Vous avez publié une étude qui montre que les jeunes sont de plus en plus attachés à la darija. Qu’est ce qui peut expliquer cette tendance ?

D’un côté, le niveau d’éducation augmente et l’analphabétisme, même s’il y en a encore, a beaucoup baissé par rapport aux dernières années. Une grande partie des jeunes maîtrisent donc l’arabe littéraire et c’est très bien, vu le patrimoine littéraire, religieux, historique auxquels cette langue donne accès.

Dans le même temps, avec la globalisation, le Maroc connaît un phénomène commun à bon nombre de pays : un intérêt croissant pour les cultures et les langues premières. Au Maroc, des journaux, des chansons et même la poésie manifestent ce retour au darija, cette volonté de valoriser l’une des langues maternelles des Marocains. Le mouvement amazigh a lutté, de la même façon, pour sa langue et sa culture.

Pourquoi la population marocaine la moins nantie, en dépit de cette évolution favorable au darija, reste majoritairement et prioritairement attaché à l’arabe classique ?

Il y a au Maroc une lutte idéologique. L’Académie de la langue arabe, notamment, affirme que l’arabe est la seule vraie langue du Maroc, signifiant ainsi que toutes les autres ne sont pas vraies et qu’elles représentent même, par-là, un danger. Promouvoir l’arabe dialectale, de leur point de vue, c’est nier cette réalité et mettre en danger la primauté de l’arabe. Ce discours qui remonte à l’indépendance est très fort.

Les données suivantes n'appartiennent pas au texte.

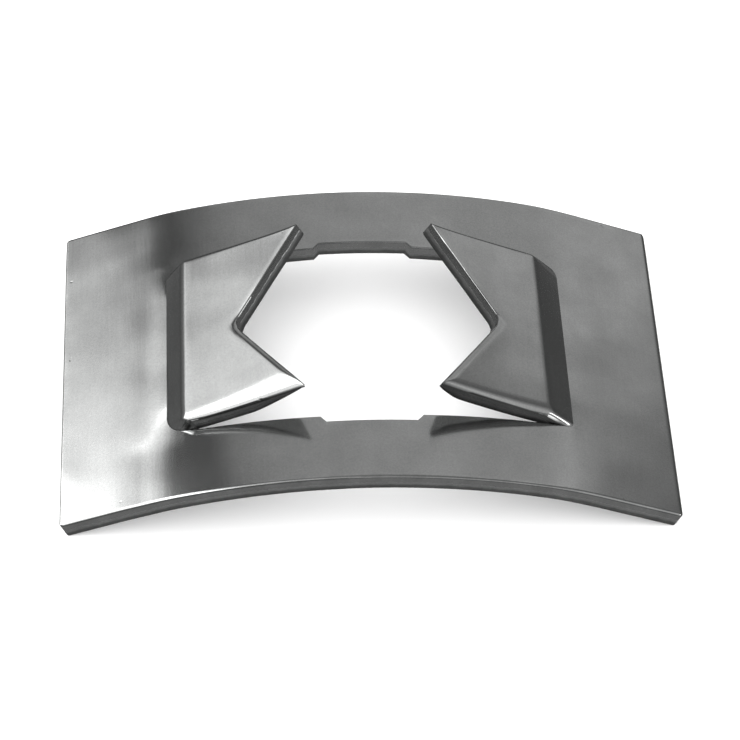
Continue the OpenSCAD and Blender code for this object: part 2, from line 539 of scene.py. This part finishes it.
    def place_bar(self, column: int, row: int) -> Spot:
        """Place of a grid point on the bar beside the window."""
        x = self.bar_stations()[column - self.plate_columns]
        inner_y = self.outline.window_edge(x)
        y = self.bar_shares(inner_y)[row - self.lane_rows() - 1]
        gaps = {Edge.SIDE: self.outline.width / 2 - y}
        if x < self.bar_stations()[0] - self.outline.slit_crisp:
            gaps[Edge.WINDOW] = y - inner_y
        return Spot(x, y, self.side.plate(x), gaps)

    def place_tongue(self, column: int, row: int) -> Spot:
        """Place of a grid point on the step or the blade.

        Args:
            column: Column, from the step's foot.
            row: Row, from the middle line.

        Returns:
            The formed point.
        """
        fold_x, last = self.side.fold_x, self.lane_rows()
        foot, brow = self.crease(row), self.brow(row)
        edge = self.outline.tongue_width / 2
        if column <= self.step_columns:
            top_reach = self.side.step_bend()[2]
            share = column / self.step_columns
            reach, y = mix(foot[0], brow[0], share), mix(foot[1], brow[1], share)
            base = self.side.plate(fold_x - foot[0], self.fold_softness(foot[1]))
            top = self.side.fold_z + self.side.tongue(brow[0])
            rise = self.side.tongue(share * top_reach) / self.side.tongue(top_reach)
            border = mix(self.crease(last)[1], edge, share)
            gaps = {Edge.FLANK: border - y if row < last else 0.0}
            spot = Spot(fold_x - reach, y, mix(base, top, rise), gaps, roll_share=share**0.5)
            # Painted shade on the step's side wall, where the tongue was cut free.
            spot.lanced = float(row == last)
            return spot
        share = self.blade_shares()[column - self.step_columns]
        y_end = brow[1] * (edge - self.outline.tip_width) / edge if row < last else edge
        edge_x = self.outline.notch_edge(y_end)
        x, y = mix(fold_x - brow[0], edge_x, share), mix(brow[1], y_end, share)
        slant = math.atan2(edge, self.outline.notch_gap / 2 - self.outline.tip_gap / 2)
        gaps = {Edge.NOTCH: (x - edge_x) * math.sin(slant), Edge.FLANK: edge - y}
        along = ramp(fold_x - x, brow[0], fold_x - self.outline.tip_gap / 2)
        z = self.side.fold_z + self.side.tongue(fold_x - x)
        # Painted shade: full on the tongue's side wall, a share of it on the notch's wall.
        lanced = 1.0 if row == last else self.notch_shade * (share == 1.0)
        return Spot(x, y, z, gaps, along, lanced=lanced)

    def round_corner(self, x: float, y: float) -> tuple[float, float]:
        """Draws a point near the plate's corner in to the corner's round.

        Args:
            x: Distance from the middle, along the washer.
            y: Distance from its long middle line.

        Returns:
            The point's new x and y.
        """
        radius = self.outline.corner_radius
        centre = self.outline.length / 2 - radius, self.outline.width / 2 - radius
        out_x, out_y = x - centre[0], y - centre[1]
        if min(out_x, out_y) <= 0:
            return x, y
        pull = max(out_x, out_y) / math.hypot(out_x, out_y)
        return centre[0] + out_x * pull, centre[1] + out_y * pull


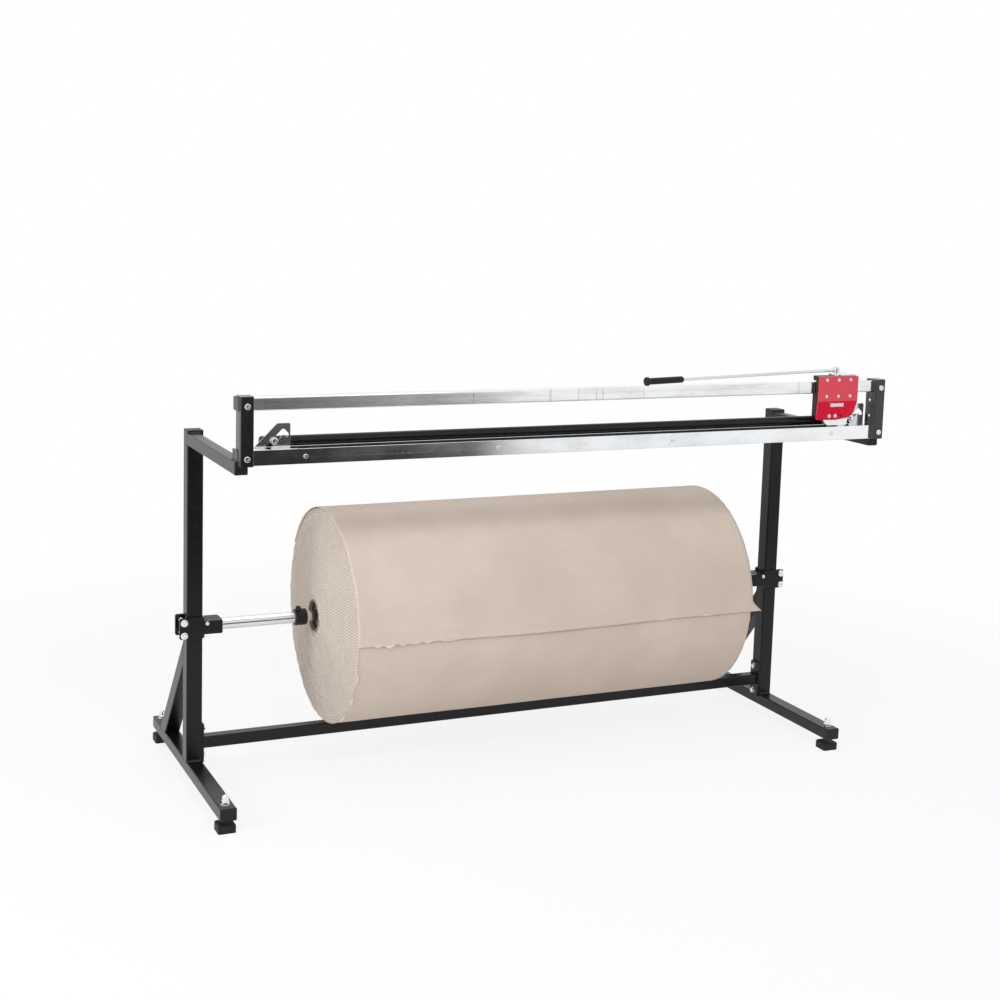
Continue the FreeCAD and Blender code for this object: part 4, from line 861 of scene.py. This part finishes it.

Dès lors, pour la population elle-même très conservatrice, défendre le dialectal revient aussi à attaquer l’arabe considérée comme une langue sainte. Ils n’envisagent pas que l’on puisse valoriser les deux en même temps, alors ils privilégient la langue du Coran.

Pensez-vous que la darija puisse bénéficier d’une officialisation comme a pu en bénéficier l’amazigh avec la Constitution de 2011 ?

La reconnaissance de la darija, comme langue officielle ou d’une autre façon dans la loi, est improbable. En 2011, quand les rédacteurs de la Constitution et le Palais ont décidé de reconnaître l’amazighe comme langue nationale, ils avaient l’occasion de reconnaître également la darija. Ils n’ont pas saisi cette occasion.

En donnant aux uns, les militants amazighs, et pas autres, les défenseurs de la darija, le pouvoir a joué la division et a créé des frictions entre eux.

Dans un futur proche, il n’est donc pas envisageable que la darija reçoive une reconnaissance officielle. Les oppositions sont trop fortes tandis que les défenseurs sont très peu nombreux. On les trouve seulement parmi les élites des grandes villes, alors que les militants de la reconnaissance de l’amazighe représentaient environ 35 à 40% de la population amazighe dans sa totalité. De plus, les défenseurs du darija n’ont quasiment aucun relai sur la scène politique.